If it doesn’t work, that’s useful too.
Either way, this is the project now.
Gear Update
Current new piece of gear is sexy: 1998 Dodge Dakota Sport - 3.6L V6, 5 speed manual. $1,600 bones.
I did not finish Japan and think, you know what would make this story better, a pickup. But here we are.
The bike is still the core object, but Antarctica is going to require way more infrastructure around it than anything I’ve done before. The truck is basically step one in accepting that the next thing is a build.
Reflection / What I’ve learned
One thing I’ve noticed is that a lot of people like the clean version of a project. Man has idea, man sends it, man posts cool videos.
This part is less clean.
This is the part where the idea is more about data. Theories tested in reality.
How cold
How much power
How much money
Where do you park the thing
Who lets you do it
What breaks
What’s workable
Thanks
Appreciate you sticking around while the project pivots.

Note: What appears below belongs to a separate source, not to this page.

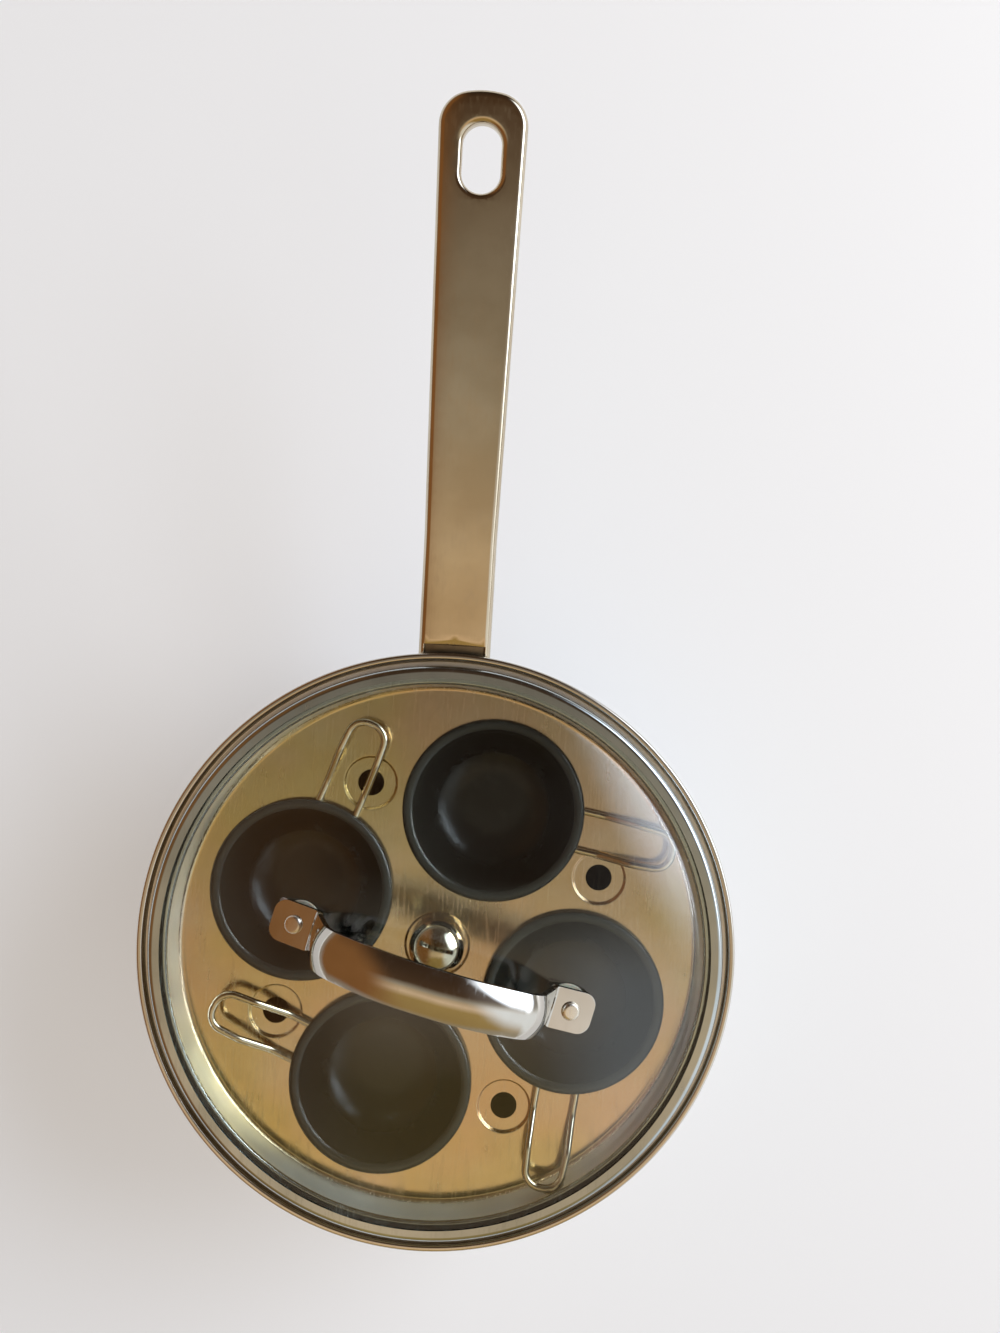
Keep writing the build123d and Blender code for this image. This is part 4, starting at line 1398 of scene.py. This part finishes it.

Biking to Japan was a simple story. Now it’s something different. More materials. More dead ends. Hit the phones. Then more testing. Less traveling. Less cultural learnings. Less obvious motion. But it feels like real work. And I’ll keep showing up as it happens.
Have a lovely week,
Ian



Are there rules about biking across Antarctica? They’ll just let you do it? Excited to see what comes!
I dig your boots 👢, the camo hunter jacket. Ian's got steeeeeze! I also admire your ambition and cold blooded power to hit your goals. You're Minnesota bold.